We need to `print` the output of `describe_optimized_plan` to format it correctly.

In [13]:
df = (
    pl.scan_csv(csvFile)
    .filter(
        pl.col("Age") > 30
    )
)
print(df.explain())


FILTER [(col("Age")) > (30.0)] FROM

  Csv SCAN ../data/titanic.csv
  PROJECT */12 COLUMNS


There is only one row of the optimized query plan.

The `CSV SCAN` and `PROJECT` parts have not changed.

`SELECTION: [(col("Age")) > (30f64)]` means that Polars will apply the filter on the `Age` column **as the CSV is being read**.

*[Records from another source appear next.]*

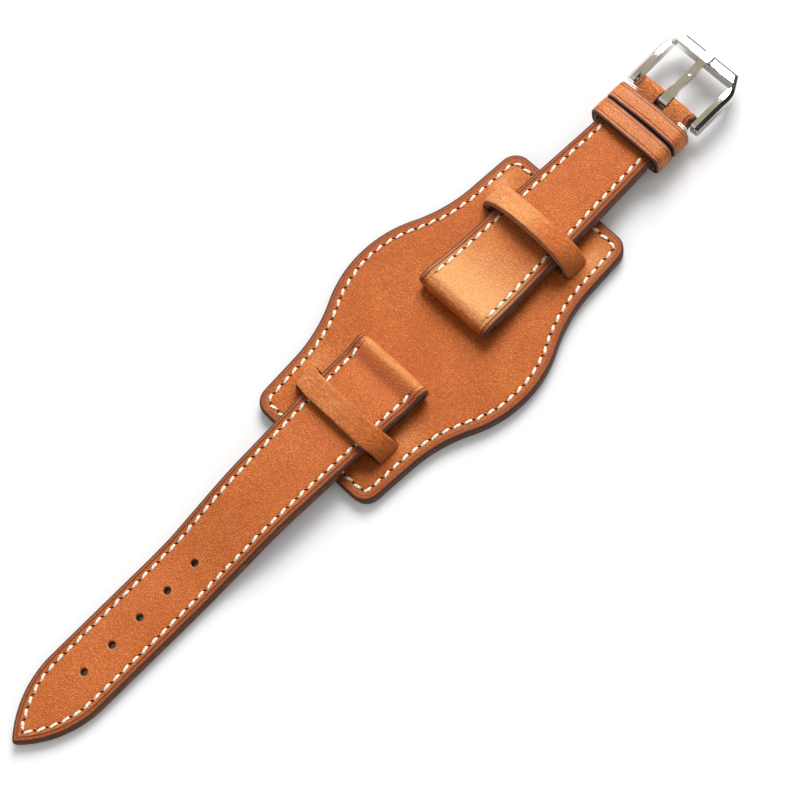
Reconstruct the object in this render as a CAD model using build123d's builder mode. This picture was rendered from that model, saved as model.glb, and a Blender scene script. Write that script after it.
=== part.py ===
from build123d import *
import os
from math import acos, atan, atan2, degrees, radians, tan

# A bund watch strap: a broad leather pad that lies on the wrist, two strap halves that are
# threaded under bridges cut from the pad's own top leather, two keepers and a pin buckle.
# Lengths are millimetres and angles degrees. +X runs along the strap towards the buckle,
# +Z is up, and the origin is the middle of the pad's wrist face.

# Pad
pad_half_length = 40.3
pad_half_width = 25.1
pad_shoulder_half_width = 18.0
pad_middle_radius = 28.2
pad_shoulder_radius = 35.2
pad_side_taper = 3.3
pad_corner_radius = 4.0
pad_top_thickness = 1.4
pad_lining_thickness = 1.4
pad_edge_round = 0.45
pad_seam_inset = 2.3
pad_stitch_count = 88

# Bridges, each a strip slit from the pad's top leather and lifted over a strap half
bridge_middle = 28.5
bridge_width = 5.4
bridge_foot_clearance = 2.8
bridge_root = 1.7
bridge_crown_clearance = 1.3
bridge_clearance = 0.2
bridge_bend_radius = 1.7
buckle_bridge_lean = 1.9
slit_width = 0.25

# Thread
stitch_length = 1.7
stitch_width = 0.55
stitch_slant = 14.0
thread_rise = 0.2
thread_seat = 0.02

# Both strap halves
lug_width = 20.0
buckle_width = 16.0
outer_thickness = 1.1
lining_thickness = 1.1
lug_core_thickness = 1.2
strap_lift = 0.5
lug_bore_radius = 0.9
lug_eye_drop = 0.2
lug_flap_length = 9.0
roll_run_out = 2.0
fold_corner_radius = 0.7
seam_inset = 2.1
first_stitch_from_fold = 4.9

# Tail half
tail_fold_distance = 13.1
tail_length = 112.9
tail_parallel_length = 52.7
tail_tip_length = 18.3
tail_tip_core_thickness = 0.2
tail_level_length = 42.5
tail_slope_length = 19.7
tail_bend_radius = 70.0
tail_stitch_count = 88
hole_count = 5
hole_pitch = 8.0
hole_radius = 0.9
tip_to_first_hole = 20.6

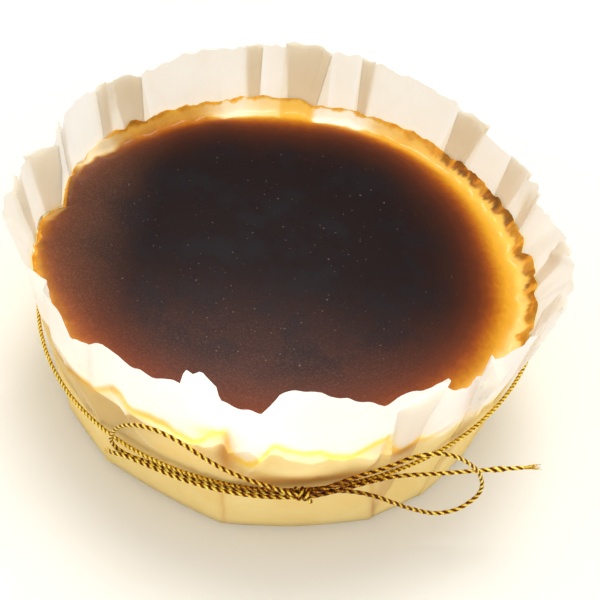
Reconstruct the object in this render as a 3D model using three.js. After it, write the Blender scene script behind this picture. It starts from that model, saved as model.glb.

For emphasis: in the optimized plan only the rows of the CSV that meet the filter conditions are read into a `DataFrame`. This is memory efficient.

### Multiple conditions in lazy mode
In *lazy mode* if we pass multiple `filter` calls then the query optimizer combines these into a *single condition* inside `SELECTION`.

In this example we filter for first class passengers over the age of 70.

In [54]:
df = (
    pl.scan_csv(csvFile)
    .filter(
        pl.col('Pclass')==1
    )
    .filter(
        (pl.col('Age') > 70)
    )
)
print(df.explain())

FILTER [([(col("Pclass")) == (1)]) & ([(col("Age")) > (70.0)])] FROM

  Csv SCAN ../data/titanic.csv
  PROJECT */12 COLUMNS


# Exercises
In the exercises you will develop your understanding of:
- using the `filter` method in lazy mode
- interpreting optimized query plans
- applying multiple conditions

## Exercise 1: Create a `LazyFrame` rows where `Fare` is greater than 10 in lazy mode

In [56]:
print(df.lazy().filter(pl.col("fare") > 10).explain(optimized=True))

print(df.lazy().filter(pl.col("fare") > 10).explain(optimized=False))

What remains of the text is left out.